La quatrième de couverture laisse présager un roman sombre et une ambiance noire. L'inquiétude saisit peu à peu le lecteur qui, par strate, descend de plus en plus dans la noirceur et la folie latente du personnage principal. Holly est une femme tout ce qu'il y a de plus ordinaire qui s'apprête à passer une journée de Noël classique avec sa famille et ses proches. Rien ne va se passer comme prévu : elle ne se réveille pas à l'heure, de plus avec un sentiment étrange, est en retard pour la confection de son repas, sa fille n'est pas comme d'habitude et son comportement est détestable, limite malsain. Une tempête de neige fait alors son apparition et sa maison se transforme au fil des pages en une prison entourée de blanc où un huis clos angoissant se prépare.
Je n'en dirai pas plus sur le déroulement de l'histoire, encore moins sur la scène finale qui bien qu'attendue de mon côté m'a marquée par sa soudaineté, et vous laisse découvrir l’œuvre le plus naïvement possible. Personnellement, je suis ressortie de cette lecture complètement envoûtée par la plume de Kasischke. J'ai retrouvé ce sentiment si particulier ressenti lors de ma lecture de "Mad about the boy" d'Emmanuel Adely, lu plusieurs années avant de tenir ce blog (un bijou !). Comme si le temps d'une lecture, nous n'étions plus vraiment les pieds sur terre, comme si le monde qui nous entoure ne pouvait être, l'espace d'un instant, que poésie et sensibilité artistique.
Un procédé très particulier qui ne plaira certainement pas à tout le monde, qui ennuiera même parfois certains lecteurs, mais qui me transporte comme seule la littérature de qualité et les auteurs de talent savent le faire.

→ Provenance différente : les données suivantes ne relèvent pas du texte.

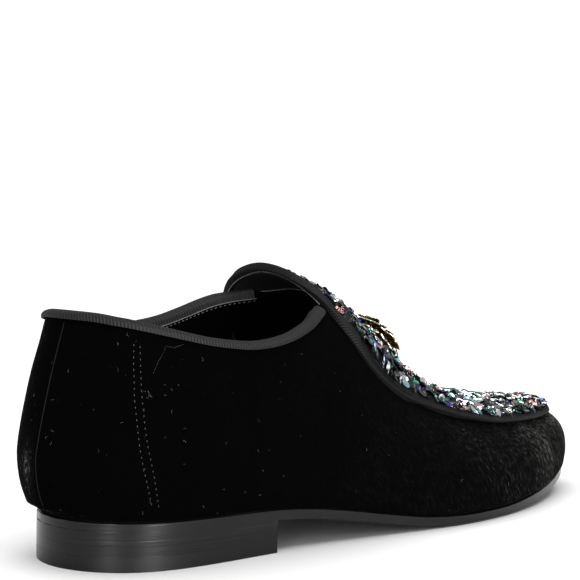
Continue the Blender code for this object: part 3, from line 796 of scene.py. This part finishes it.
def add_plug_binding(path):
    rings, edge = [], []
    for point, normal, inward in zip(*path):
        flat = min(max((point.x - TONGUE_SIDE) / TONGUE_EASE, 0), 1)
        depth = TONGUE_HALF_DEPTH + (BINDING_HALF_DEPTH - TONGUE_HALF_DEPTH) * flat
        section = rounded_section(BINDING_HALF_WIDTH, depth, BINDING_ROUNDING, 4)
        middle = point - normal * (depth - BINDING_PROUD) * MM
        rings.append([middle + inward * a * MM + normal * b * MM for a, b in section])
        edge.append(middle - (inward * (BINDING_HALF_WIDTH - 0.2) + normal * (depth + 0.15)) * MM)
    ribbon = swept_grid("plug_ribbon", rings, True, True)
    point_outwards(ribbon)
    smooth(ribbon, 60)
    # Its two tones are the painted rib highlight and the painted rib shade of the black ribbon
    dress(ribbon, "plug_binding", grosgrain("grosgrain_plug", "#111111", "#030303", 0.7, 0.075),
          replaces=["plug_binding"])
    # Painted highlight: a light grey cord along the edge of the ribbon's lower leg draws the light line
    # that edge shows under the tongue
    reach = sum(1 for p in path.points if p.x < TONGUE_SIDE) // 2
    line = [edge[k] for k in range(-reach, reach + 1)]
    highlight_cord = cord("painted_tongue_highlight", [p for p in line if p.z > TONGUE_LOW], 0.25 * MM)
    dress(highlight_cord, "plug_binding", thread("painted_tongue_highlight_grey", "#8E8E8B"))


def topline_at(x, y):
    lateral, medial = between(TOPLINE, x)
    share = (1 + y / TOPLINE_SPREAD) / 2
    return lateral * (1 - share) + medial * share


# The collar's sides run straight back to this centre, from which its back is fanned out
COLLAR_FRONT = 79.0
COLLAR_CENTRE = -3.8
COLLAR_LENGTH = COLLAR_FRONT - COLLAR_CENTRE
SIDE_STEPS = 34
BACK_STEPS = 36
COLLAR_REACH = 30 * MM
UNDER_EDGE = 1.8 * MM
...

Vous l'aurez compris, je recommande chaudement ce roman (particulièrement en ce moment pour une immersion totale dans le récit, décembre approchant...) et je ne donne pas plus de quelques semaines à Mr K pour me le piquer. Très beau moment.
La critique de Mr K (edit du 10/12/23) : Dans le cadre de notre défi interne #piochedanslautrecapharnaum, Nelfe m'a proposé un ouvrage de Laura Kasischke, une auteure que nous aimons beaucoup tous les deux et dont je n'avais pas lu ce roman qui avait fortement marqué ma douce. Moi aussi, je n'en ai fait qu'une bouchée, un passage inopiné et trèèès long aux Urgences m'ayant donné largement le temps pour ça. Quelle claque que cette lecture !
C'est le jour de Noël et Holly s'est réveillée très tard. Son mari est déjà parti à l'aéroport pour chercher ses parents et elle est chargée de préparer le repas et d'accueillir les autres invités en compagnie de Tatiana, leur fille. Dès le lever, elle un pressentiment : quelque chose ne va pas. Elle commence à vaquer à ses occupation et les rapports avec sa fille sont tendus, Tatiana a un comportement différent, celle-ci semble lui reprocher son réveil tardif... Qu'en est-il vraiment ? À travers les perceptions, réflexions et actes de Holly, le lecteur doit se frayer un chemin vers une révélation choc que je vous mets au défi de deviner avant la dernière page.
Le récit se déroule sur une journée et s'apparente à un long monologue de la mère et à de nombreux flashback qui reviennent sur le passé de la famille et notamment l’adoption de Tatiana, enfant tant désirée qu’Eric et Holly sont allés chercher dans un orphelinat russe en Sibérie. Holly se livre sans compter durant tout l’ouvrage, sur son désir de maternité, ses attentes, le lien privilégié qu’elle veut développer avec sa fille. Je dois avouer que dès le départ, j’ai senti comme un malaise m’envahir, trouvant cette femme un peu déboussolée pour pas grand-chose, très possessive et étouffante. Pas étonnant que sa fille de quinze ans soit désagréable avec elle en ce jour si spécial. Sauf qu’à priori ce n’était pas encore le cas la veille... Étrange, vous avez dit étrange ? C’est rien de le dire quand on a finalement toutes les pièces du puzzle entre les mains.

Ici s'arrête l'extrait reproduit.